##### Collected material #####

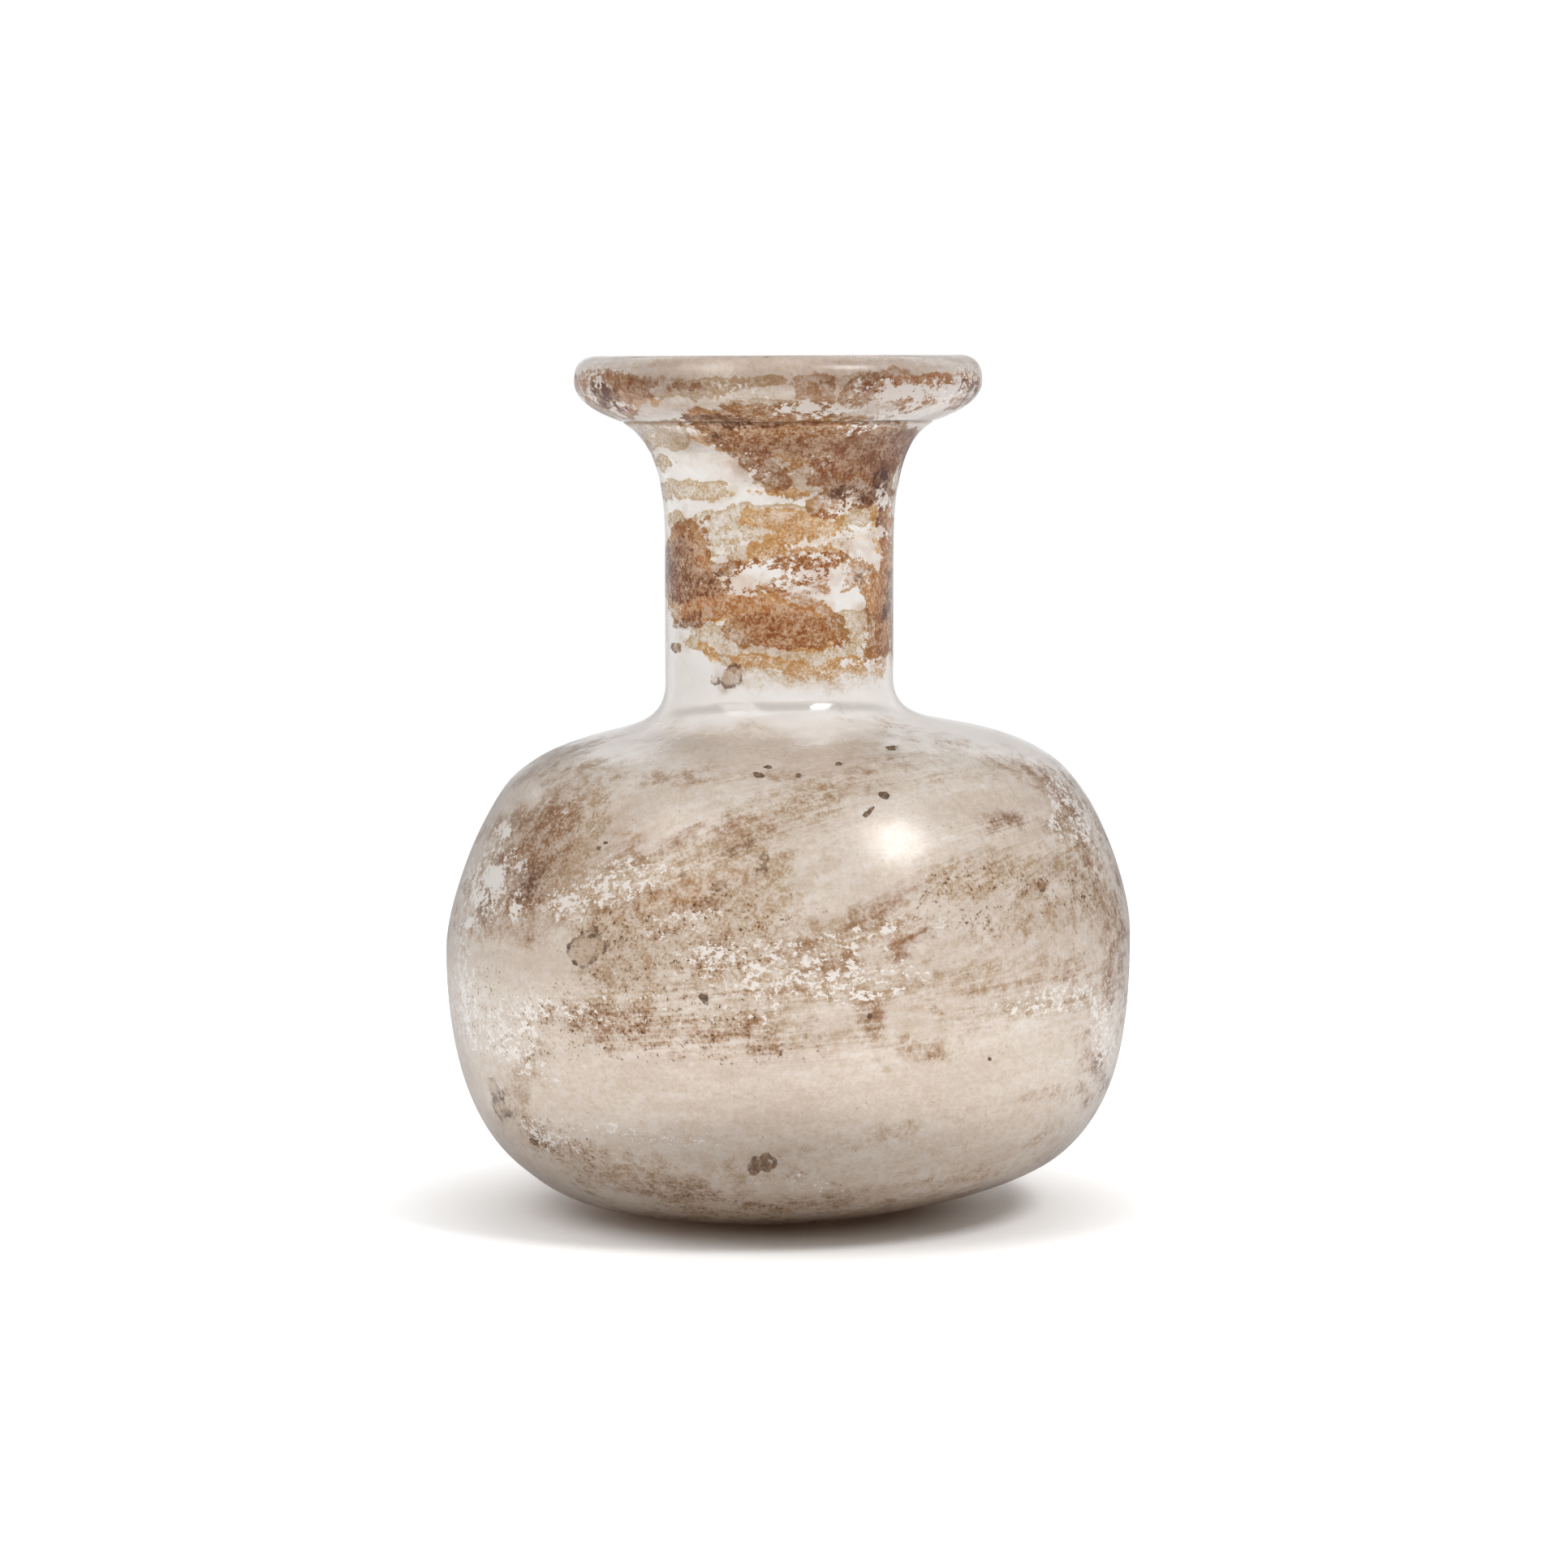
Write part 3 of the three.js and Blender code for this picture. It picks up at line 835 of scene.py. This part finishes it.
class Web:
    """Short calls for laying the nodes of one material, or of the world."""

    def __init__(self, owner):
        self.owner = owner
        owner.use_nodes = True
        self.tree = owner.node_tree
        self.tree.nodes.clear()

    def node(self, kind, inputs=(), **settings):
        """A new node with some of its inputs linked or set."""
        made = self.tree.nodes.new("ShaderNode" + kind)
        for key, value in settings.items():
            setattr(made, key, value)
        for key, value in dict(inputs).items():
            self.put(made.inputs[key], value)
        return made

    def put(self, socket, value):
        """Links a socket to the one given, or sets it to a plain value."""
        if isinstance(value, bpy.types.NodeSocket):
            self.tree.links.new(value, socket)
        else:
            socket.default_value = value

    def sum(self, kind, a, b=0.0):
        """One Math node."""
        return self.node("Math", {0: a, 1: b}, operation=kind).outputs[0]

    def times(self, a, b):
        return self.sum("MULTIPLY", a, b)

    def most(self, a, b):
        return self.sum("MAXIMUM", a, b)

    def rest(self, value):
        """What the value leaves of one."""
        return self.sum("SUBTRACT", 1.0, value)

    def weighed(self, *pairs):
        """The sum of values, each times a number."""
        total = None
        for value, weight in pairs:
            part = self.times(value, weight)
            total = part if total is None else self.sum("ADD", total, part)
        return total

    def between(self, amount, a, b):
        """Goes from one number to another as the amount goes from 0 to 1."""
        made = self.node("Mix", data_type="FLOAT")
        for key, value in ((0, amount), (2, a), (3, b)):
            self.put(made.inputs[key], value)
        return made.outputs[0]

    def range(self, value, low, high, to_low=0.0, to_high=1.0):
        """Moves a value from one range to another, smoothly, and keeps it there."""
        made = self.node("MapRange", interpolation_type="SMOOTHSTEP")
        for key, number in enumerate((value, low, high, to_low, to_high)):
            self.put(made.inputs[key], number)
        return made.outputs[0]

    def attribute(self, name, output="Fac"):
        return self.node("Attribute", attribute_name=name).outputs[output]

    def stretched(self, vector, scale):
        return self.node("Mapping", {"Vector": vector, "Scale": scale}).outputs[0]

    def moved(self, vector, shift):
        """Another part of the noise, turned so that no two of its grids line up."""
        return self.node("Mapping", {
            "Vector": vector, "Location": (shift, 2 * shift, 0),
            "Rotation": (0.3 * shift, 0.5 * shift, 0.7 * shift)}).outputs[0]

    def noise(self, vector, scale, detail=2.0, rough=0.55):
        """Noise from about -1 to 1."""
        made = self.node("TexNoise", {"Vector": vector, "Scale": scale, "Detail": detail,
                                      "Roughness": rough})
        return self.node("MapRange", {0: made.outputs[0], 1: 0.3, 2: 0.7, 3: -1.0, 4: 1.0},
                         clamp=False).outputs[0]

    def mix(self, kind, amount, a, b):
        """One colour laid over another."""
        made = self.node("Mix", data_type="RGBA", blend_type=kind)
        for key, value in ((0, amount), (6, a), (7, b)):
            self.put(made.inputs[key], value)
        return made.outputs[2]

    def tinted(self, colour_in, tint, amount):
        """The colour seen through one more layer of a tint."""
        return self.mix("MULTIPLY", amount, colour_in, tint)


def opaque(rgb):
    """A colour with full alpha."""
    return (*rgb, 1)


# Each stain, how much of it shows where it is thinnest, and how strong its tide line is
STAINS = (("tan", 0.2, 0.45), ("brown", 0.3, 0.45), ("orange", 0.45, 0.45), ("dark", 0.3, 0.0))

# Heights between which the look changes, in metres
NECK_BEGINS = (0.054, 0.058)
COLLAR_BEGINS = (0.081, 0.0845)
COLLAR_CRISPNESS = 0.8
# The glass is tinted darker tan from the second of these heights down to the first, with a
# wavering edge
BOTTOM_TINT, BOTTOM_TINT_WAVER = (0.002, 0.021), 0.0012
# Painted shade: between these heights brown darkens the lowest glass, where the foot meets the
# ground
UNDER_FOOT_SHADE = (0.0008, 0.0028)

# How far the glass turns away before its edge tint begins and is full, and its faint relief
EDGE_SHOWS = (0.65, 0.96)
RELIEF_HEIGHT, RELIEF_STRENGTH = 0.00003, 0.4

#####

Directions for this task
Repeat the listing in full, keeping every line exactly as it is.

Solved exercise
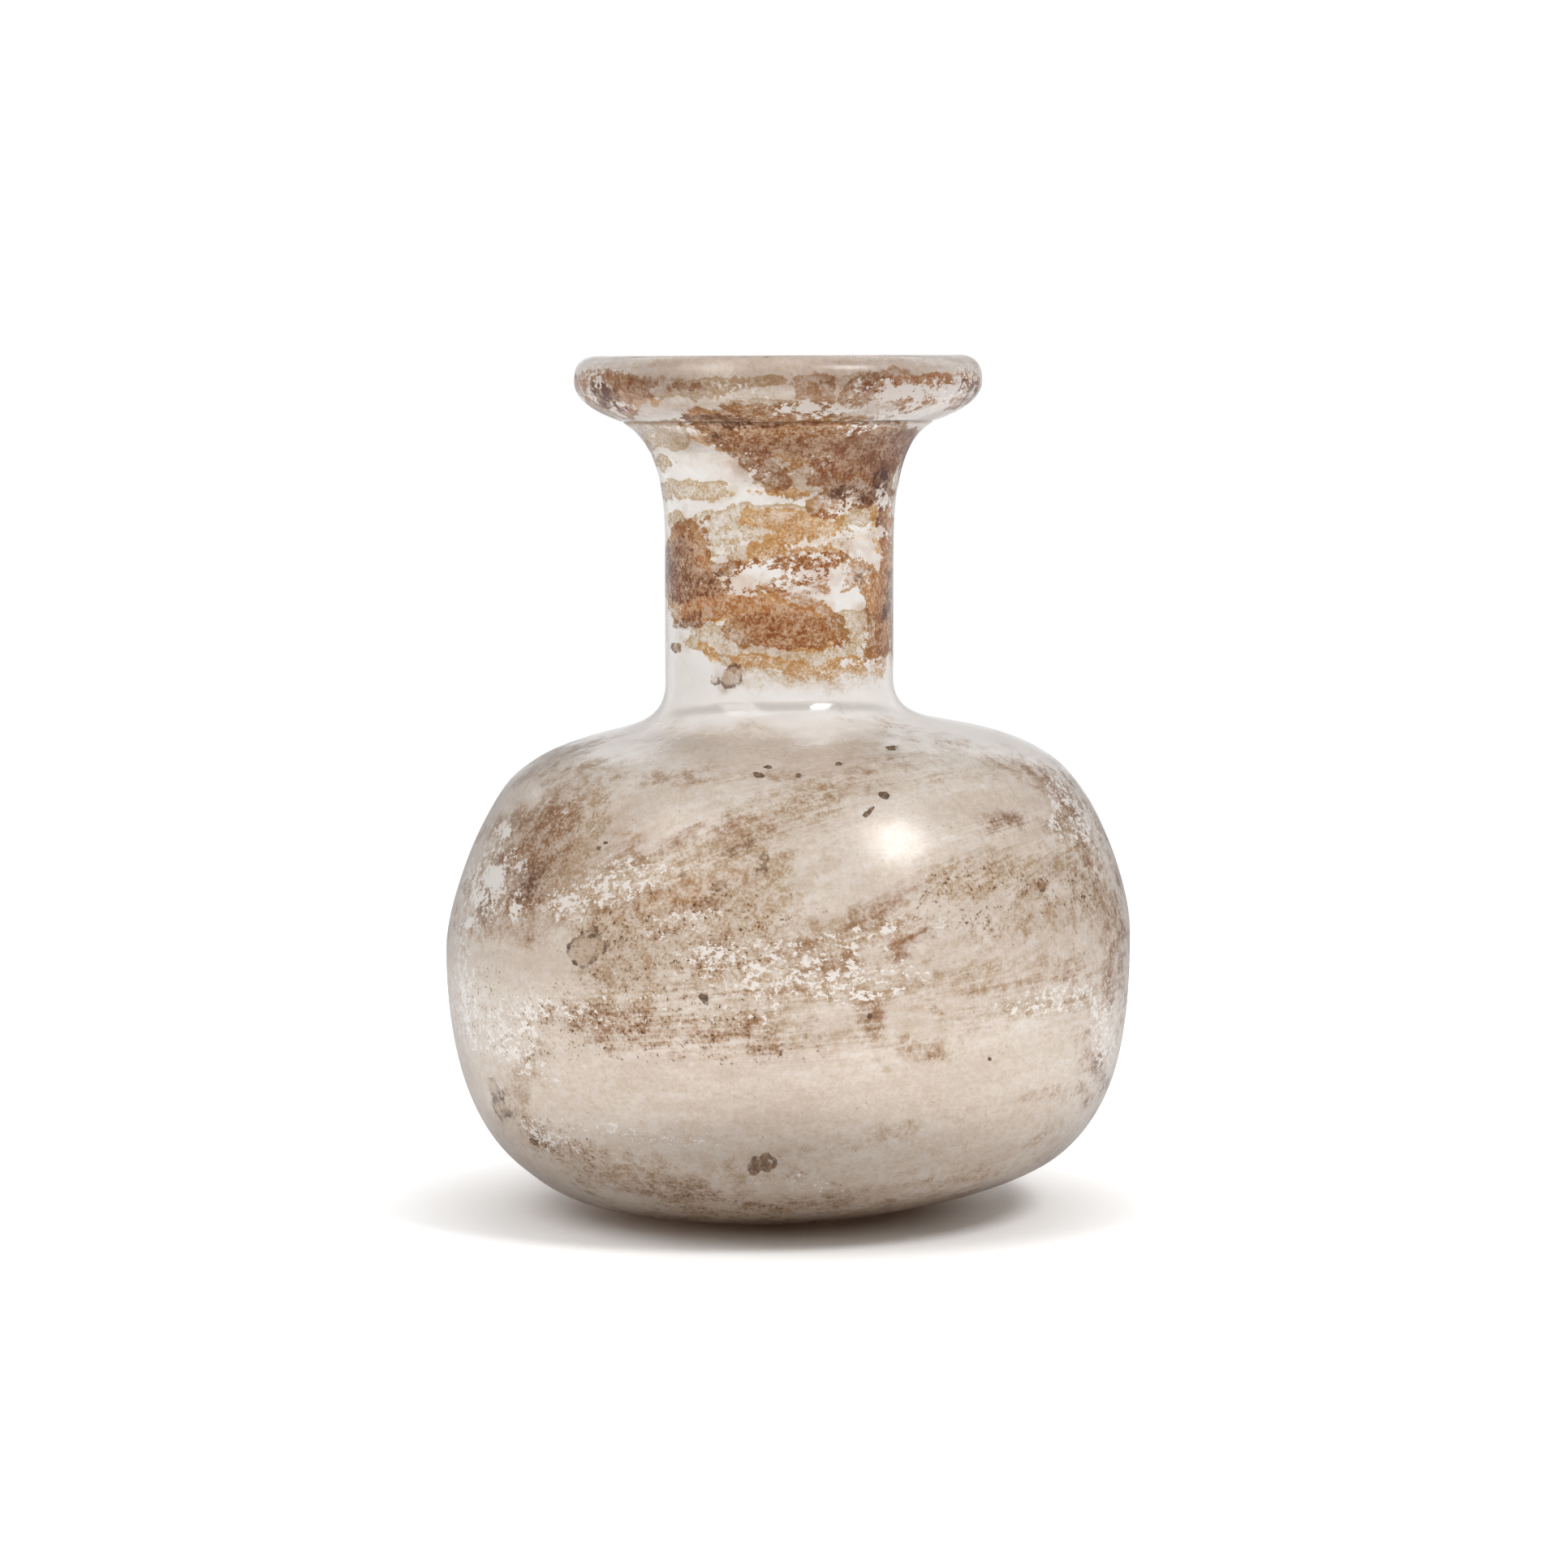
Write part 3 of the three.js and Blender code for this picture. It picks up at line 835 of scene.py. This part finishes it.
class Web:
    """Short calls for laying the nodes of one material, or of the world."""

    def __init__(self, owner):
        self.owner = owner
        owner.use_nodes = True
        self.tree = owner.node_tree
        self.tree.nodes.clear()

    def node(self, kind, inputs=(), **settings):
        """A new node with some of its inputs linked or set."""
        made = self.tree.nodes.new("ShaderNode" + kind)
        for key, value in settings.items():
            setattr(made, key, value)
        for key, value in dict(inputs).items():
            self.put(made.inputs[key], value)
        return made

    def put(self, socket, value):
        """Links a socket to the one given, or sets it to a plain value."""
        if isinstance(value, bpy.types.NodeSocket):
            self.tree.links.new(value, socket)
        else:
            socket.default_value = value

    def sum(self, kind, a, b=0.0):
        """One Math node."""
        return self.node("Math", {0: a, 1: b}, operation=kind).outputs[0]

    def times(self, a, b):
        return self.sum("MULTIPLY", a, b)

    def most(self, a, b):
        return self.sum("MAXIMUM", a, b)

    def rest(self, value):
        """What the value leaves of one."""
        return self.sum("SUBTRACT", 1.0, value)

    def weighed(self, *pairs):
        """The sum of values, each times a number."""
        total = None
        for value, weight in pairs:
            part = self.times(value, weight)
            total = part if total is None else self.sum("ADD", total, part)
        return total

    def between(self, amount, a, b):
        """Goes from one number to another as the amount goes from 0 to 1."""
        made = self.node("Mix", data_type="FLOAT")
        for key, value in ((0, amount), (2, a), (3, b)):
            self.put(made.inputs[key], value)
        return made.outputs[0]

    def range(self, value, low, high, to_low=0.0, to_high=1.0):
        """Moves a value from one range to another, smoothly, and keeps it there."""
        made = self.node("MapRange", interpolation_type="SMOOTHSTEP")
        for key, number in enumerate((value, low, high, to_low, to_high)):
            self.put(made.inputs[key], number)
        return made.outputs[0]

    def attribute(self, name, output="Fac"):
        return self.node("Attribute", attribute_name=name).outputs[output]

    def stretched(self, vector, scale):
        return self.node("Mapping", {"Vector": vector, "Scale": scale}).outputs[0]

    def moved(self, vector, shift):
        """Another part of the noise, turned so that no two of its grids line up."""
        return self.node("Mapping", {
            "Vector": vector, "Location": (shift, 2 * shift, 0),
            "Rotation": (0.3 * shift, 0.5 * shift, 0.7 * shift)}).outputs[0]

    def noise(self, vector, scale, detail=2.0, rough=0.55):
        """Noise from about -1 to 1."""
        made = self.node("TexNoise", {"Vector": vector, "Scale": scale, "Detail": detail,
                                      "Roughness": rough})
        return self.node("MapRange", {0: made.outputs[0], 1: 0.3, 2: 0.7, 3: -1.0, 4: 1.0},
                         clamp=False).outputs[0]

    def mix(self, kind, amount, a, b):
        """One colour laid over another."""
        made = self.node("Mix", data_type="RGBA", blend_type=kind)
        for key, value in ((0, amount), (6, a), (7, b)):
            self.put(made.inputs[key], value)
        return made.outputs[2]

    def tinted(self, colour_in, tint, amount):
        """The colour seen through one more layer of a tint."""
        return self.mix("MULTIPLY", amount, colour_in, tint)


def opaque(rgb):
    """A colour with full alpha."""
    return (*rgb, 1)


# Each stain, how much of it shows where it is thinnest, and how strong its tide line is
STAINS = (("tan", 0.2, 0.45), ("brown", 0.3, 0.45), ("orange", 0.45, 0.45), ("dark", 0.3, 0.0))

# Heights between which the look changes, in metres
NECK_BEGINS = (0.054, 0.058)
COLLAR_BEGINS = (0.081, 0.0845)
COLLAR_CRISPNESS = 0.8
# The glass is tinted darker tan from the second of these heights down to the first, with a
# wavering edge
BOTTOM_TINT, BOTTOM_TINT_WAVER = (0.002, 0.021), 0.0012
# Painted shade: between these heights brown darkens the lowest glass, where the foot meets the
# ground
UNDER_FOOT_SHADE = (0.0008, 0.0028)

# How far the glass turns away before its edge tint begins and is full, and its faint relief
EDGE_SHOWS = (0.65, 0.96)
RELIEF_HEIGHT, RELIEF_STRENGTH = 0.00003, 0.4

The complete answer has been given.